### Problem
Everything in the listing should be restated word for word.

### Supplied entries
_____
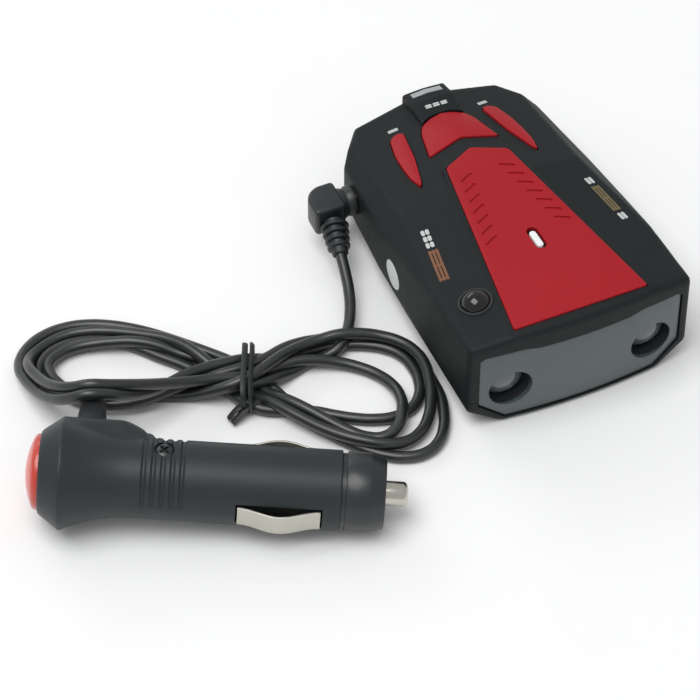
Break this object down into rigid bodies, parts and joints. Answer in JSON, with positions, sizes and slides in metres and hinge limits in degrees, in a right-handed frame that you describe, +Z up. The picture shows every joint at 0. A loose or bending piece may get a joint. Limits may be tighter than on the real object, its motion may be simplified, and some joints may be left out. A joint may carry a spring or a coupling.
{
  "type": "radar detector",
  "caption": "Wedge-shaped car radar detector with red panel and buttons, tied thin cord and 12 V lighter plug with a switch.",
  "frame": {"origin": "middle of the detector's base, on the surface that it stands on", "axes": "+Z up; +Y towards the buttons and the display; the window with the laser eyes faces -Y; the power socket is in the -X wall"},
  "size_m": [0.1854, 0.1283, 0.0342],
  "materials": {
    "soft_touch_black": "soft satin",
    "smoked_window": "smooth satin",
    "black_moulding": "satin",
    "clear_lens": "polished",
    "red_lacquer": "satin lacquer",
    "light_guide": "clear moulded",
    "gloss_black": "polished",
    "circuit_board": "solder mask",
    "cast_metal": "as cast",
    "screw_steel": "plated",
    "label_white": "printed film",
    "nickel": "bright nickel",
    "cord_black": "smooth PVC",
    "plug_housing": "fine satin",
    "switch_red": "translucent gloss",
    "fuse_glass": "clear tube"
  },
  "bodies": {
    "detector": {"top_shell": "soft_touch_black", "bottom_shell": "soft_touch_black", "front_window": "smoked_window", "lens_cups": "black_moulding", "laser_lens_left": "clear_lens", "laser_lens_right": "clear_lens", "laser_sensors": "black_moulding", "red_panel": "red_lacquer", "light_pipe": "light_guide", "sensor_dome": "gloss_black", "dome_ring": "black_moulding", "rear_lens": "light_guide", "display_window": "gloss_black", "display_module": "black_moulding", "main_board": "circuit_board", "horn_antenna": "cast_metal", "antenna_board": "circuit_board", "speaker": "black_moulding", "dc_jack": "black_moulding", "button_switches": "black_moulding", "case_screws": "screw_steel", "board_screws": "screw_steel", "rating_label": "label_white", "side_label": "label_white"},
    "left_button": {"left_button": "red_lacquer"},
    "middle_button": {"middle_button": "red_lacquer"},
    "right_button": {"right_button": "red_lacquer"},
    "lead": {"dc_plug_barrel": "nickel", "dc_plug_insulator": "cord_black", "dc_plug_body": "cord_black", "dc_strain_relief": "cord_black", "cord_run": "cord_black", "cord_bundle": "cord_black", "cord_tie": "cord_black", "cord_tail": "cord_black", "plug_relief": "cord_black", "plug_upper_half": "plug_housing", "plug_lower_half": "plug_housing", "plug_screw": "screw_steel", "switch_module": "black_moulding", "plug_board": "circuit_board", "tip_spring": "nickel"},
    "switch_button": {"switch_button": "switch_red"},
    "nose_cap": {"nose_cap": "plug_housing"},
    "centre_tip": {"centre_tip": "nickel", "fuse": "fuse_glass"},
    "side_contact_near": {"side_contact_near": "nickel"},
    "side_contact_far": {"side_contact_far": "nickel"}
  },
  "joints": [
    {"name": "left_button_press", "type": "slide", "parent": "detector", "child": "left_button", "axis": [0, 0, -1], "range_m": [0, 0.0007], "stiffness_N_per_m": 900, "springref_m": -0.0004},
    {"name": "middle_button_press", "type": "slide", "parent": "detector", "child": "middle_button", "axis": [0, 0, -1], "range_m": [0, 0.0007], "stiffness_N_per_m": 900, "springref_m": -0.0004},
    {"name": "right_button_press", "type": "slide", "parent": "detector", "child": "right_button", "axis": [0, 0, -1], "range_m": [0, 0.0007], "stiffness_N_per_m": 900, "springref_m": -0.0004},
    {"name": "lead_unplug", "type": "slide", "parent": "detector", "child": "lead", "axis": [-1, 0, 0], "range_m": [0, 0.012]},
    {"name": "switch_press", "type": "slide", "parent": "lead", "child": "switch_button", "axis": [0.8973, -0.4376, -0.0574], "range_m": [0, 0.0015], "stiffness_N_per_m": 900, "springref_m": -0.0005},
    {"name": "nose_cap_unscrew", "type": "slide", "parent": "lead", "child": "nose_cap", "axis": [0.8973, -0.4376, -0.0574], "range_m": [0, 0.012]},
    {"name": "tip_press", "type": "slide", "parent": "nose_cap", "child": "centre_tip", "axis": [-0.8973, 0.4376, 0.0574], "range_m": [0, 0.003], "stiffness_N_per_m": 600, "springref_m": -0.001, "deforming": ["tip_spring"]},
    {"name": "near_contact_press", "type": "slide", "parent": "lead", "child": "side_contact_near", "axis": [0.4384, 0.8988, 0], "range_m": [0, 0.0022], "stiffness_N_per_m": 900, "springref_m": -0.0004},
    {"name": "far_contact_press", "type": "slide", "parent": "lead", "child": "side_contact_far", "axis": [-0.4384, -0.8988, 0], "range_m": [0, 0.0022], "stiffness_N_per_m": 900, "springref_m": -0.0004}
  ]
}
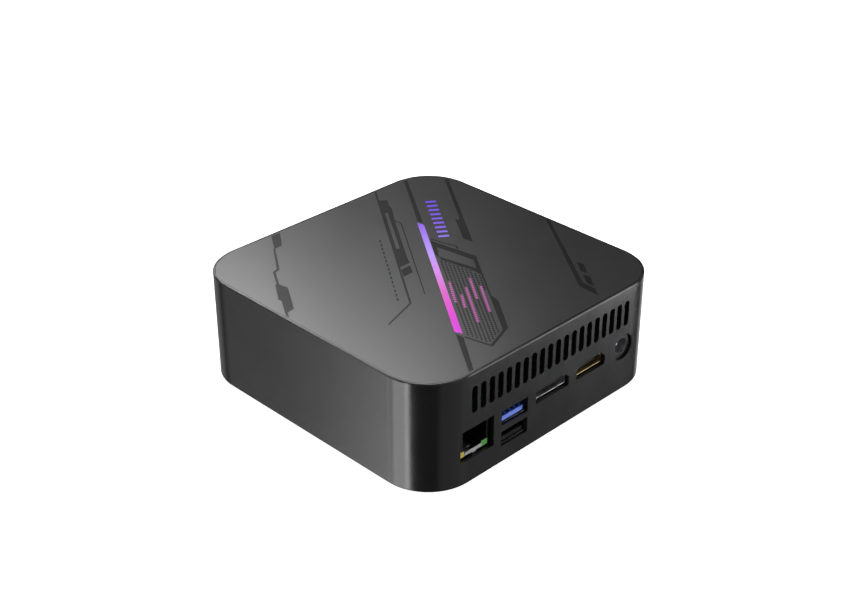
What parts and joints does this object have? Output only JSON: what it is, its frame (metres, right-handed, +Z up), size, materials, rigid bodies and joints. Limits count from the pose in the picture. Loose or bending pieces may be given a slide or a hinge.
_____
### Task response
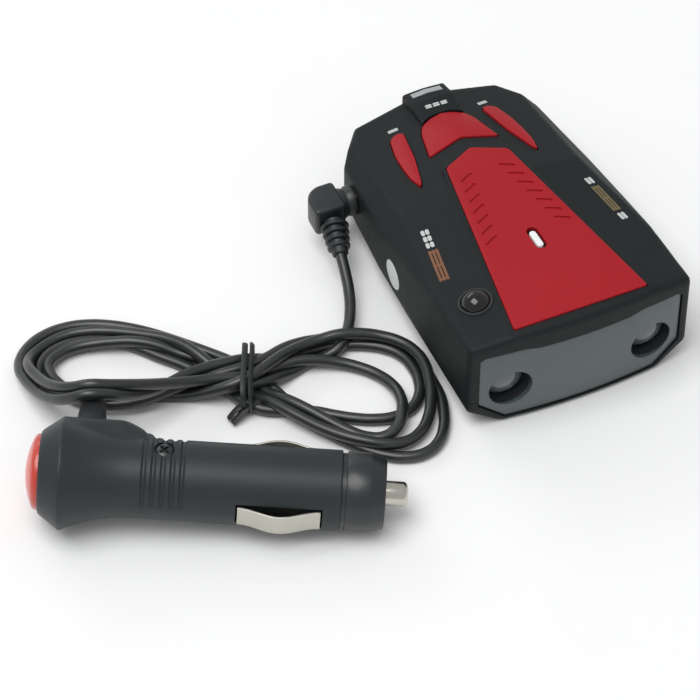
Break this object down into rigid bodies, parts and joints. Answer in JSON, with positions, sizes and slides in metres and hinge limits in degrees, in a right-handed frame that you describe, +Z up. The picture shows every joint at 0. A loose or bending piece may get a joint. Limits may be tighter than on the real object, its motion may be simplified, and some joints may be left out. A joint may carry a spring or a coupling.
{
  "type": "radar detector",
  "caption": "Wedge-shaped car radar detector with red panel and buttons, tied thin cord and 12 V lighter plug with a switch.",
  "frame": {"origin": "middle of the detector's base, on the surface that it stands on", "axes": "+Z up; +Y towards the buttons and the display; the window with the laser eyes faces -Y; the power socket is in the -X wall"},
  "size_m": [0.1854, 0.1283, 0.0342],
  "materials": {
    "soft_touch_black": "soft satin",
    "smoked_window": "smooth satin",
    "black_moulding": "satin",
    "clear_lens": "polished",
    "red_lacquer": "satin lacquer",
    "light_guide": "clear moulded",
    "gloss_black": "polished",
    "circuit_board": "solder mask",
    "cast_metal": "as cast",
    "screw_steel": "plated",
    "label_white": "printed film",
    "nickel": "bright nickel",
    "cord_black": "smooth PVC",
    "plug_housing": "fine satin",
    "switch_red": "translucent gloss",
    "fuse_glass": "clear tube"
  },
  "bodies": {
    "detector": {"top_shell": "soft_touch_black", "bottom_shell": "soft_touch_black", "front_window": "smoked_window", "lens_cups": "black_moulding", "laser_lens_left": "clear_lens", "laser_lens_right": "clear_lens", "laser_sensors": "black_moulding", "red_panel": "red_lacquer", "light_pipe": "light_guide", "sensor_dome": "gloss_black", "dome_ring": "black_moulding", "rear_lens": "light_guide", "display_window": "gloss_black", "display_module": "black_moulding", "main_board": "circuit_board", "horn_antenna": "cast_metal", "antenna_board": "circuit_board", "speaker": "black_moulding", "dc_jack": "black_moulding", "button_switches": "black_moulding", "case_screws": "screw_steel", "board_screws": "screw_steel", "rating_label": "label_white", "side_label": "label_white"},
    "left_button": {"left_button": "red_lacquer"},
    "middle_button": {"middle_button": "red_lacquer"},
    "right_button": {"right_button": "red_lacquer"},
    "lead": {"dc_plug_barrel": "nickel", "dc_plug_insulator": "cord_black", "dc_plug_body": "cord_black", "dc_strain_relief": "cord_black", "cord_run": "cord_black", "cord_bundle": "cord_black", "cord_tie": "cord_black", "cord_tail": "cord_black", "plug_relief": "cord_black", "plug_upper_half": "plug_housing", "plug_lower_half": "plug_housing", "plug_screw": "screw_steel", "switch_module": "black_moulding", "plug_board": "circuit_board", "tip_spring": "nickel"},
    "switch_button": {"switch_button": "switch_red"},
    "nose_cap": {"nose_cap": "plug_housing"},
    "centre_tip": {"centre_tip": "nickel", "fuse": "fuse_glass"},
    "side_contact_near": {"side_contact_near": "nickel"},
    "side_contact_far": {"side_contact_far": "nickel"}
  },
  "joints": [
    {"name": "left_button_press", "type": "slide", "parent": "detector", "child": "left_button", "axis": [0, 0, -1], "range_m": [0, 0.0007], "stiffness_N_per_m": 900, "springref_m": -0.0004},
    {"name": "middle_button_press", "type": "slide", "parent": "detector", "child": "middle_button", "axis": [0, 0, -1], "range_m": [0, 0.0007], "stiffness_N_per_m": 900, "springref_m": -0.0004},
    {"name": "right_button_press", "type": "slide", "parent": "detector", "child": "right_button", "axis": [0, 0, -1], "range_m": [0, 0.0007], "stiffness_N_per_m": 900, "springref_m": -0.0004},
    {"name": "lead_unplug", "type": "slide", "parent": "detector", "child": "lead", "axis": [-1, 0, 0], "range_m": [0, 0.012]},
    {"name": "switch_press", "type": "slide", "parent": "lead", "child": "switch_button", "axis": [0.8973, -0.4376, -0.0574], "range_m": [0, 0.0015], "stiffness_N_per_m": 900, "springref_m": -0.0005},
    {"name": "nose_cap_unscrew", "type": "slide", "parent": "lead", "child": "nose_cap", "axis": [0.8973, -0.4376, -0.0574], "range_m": [0, 0.012]},
    {"name": "tip_press", "type": "slide", "parent": "nose_cap", "child": "centre_tip", "axis": [-0.8973, 0.4376, 0.0574], "range_m": [0, 0.003], "stiffness_N_per_m": 600, "springref_m": -0.001, "deforming": ["tip_spring"]},
    {"name": "near_contact_press", "type": "slide", "parent": "lead", "child": "side_contact_near", "axis": [0.4384, 0.8988, 0], "range_m": [0, 0.0022], "stiffness_N_per_m": 900, "springref_m": -0.0004},
    {"name": "far_contact_press", "type": "slide", "parent": "lead", "child": "side_contact_far", "axis": [-0.4384, -0.8988, 0], "range_m": [0, 0.0022], "stiffness_N_per_m": 900, "springref_m": -0.0004}
  ]
}
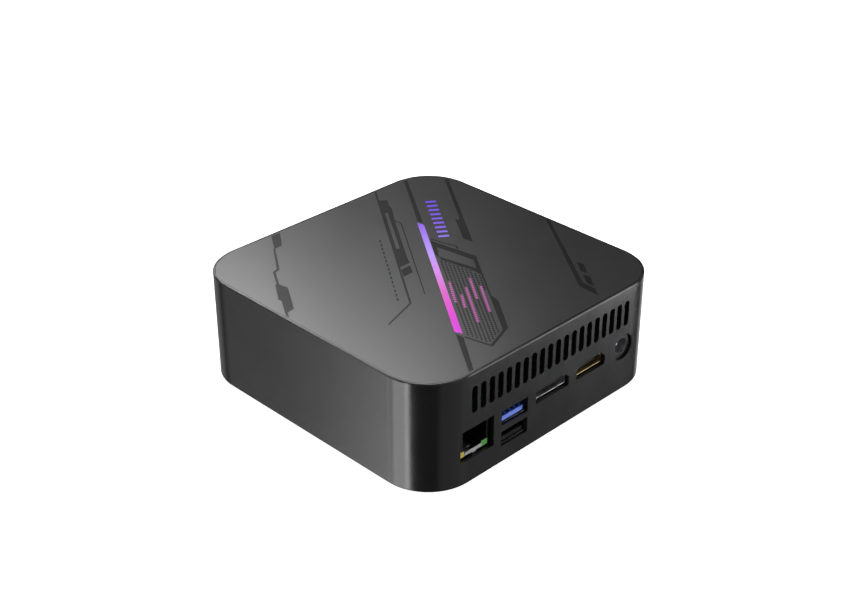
What parts and joints does this object have? Output only JSON: what it is, its frame (metres, right-handed, +Z up), size, materials, rigid bodies and joints. Limits count from the pose in the picture. Loose or bending pieces may be given a slide or a hinge.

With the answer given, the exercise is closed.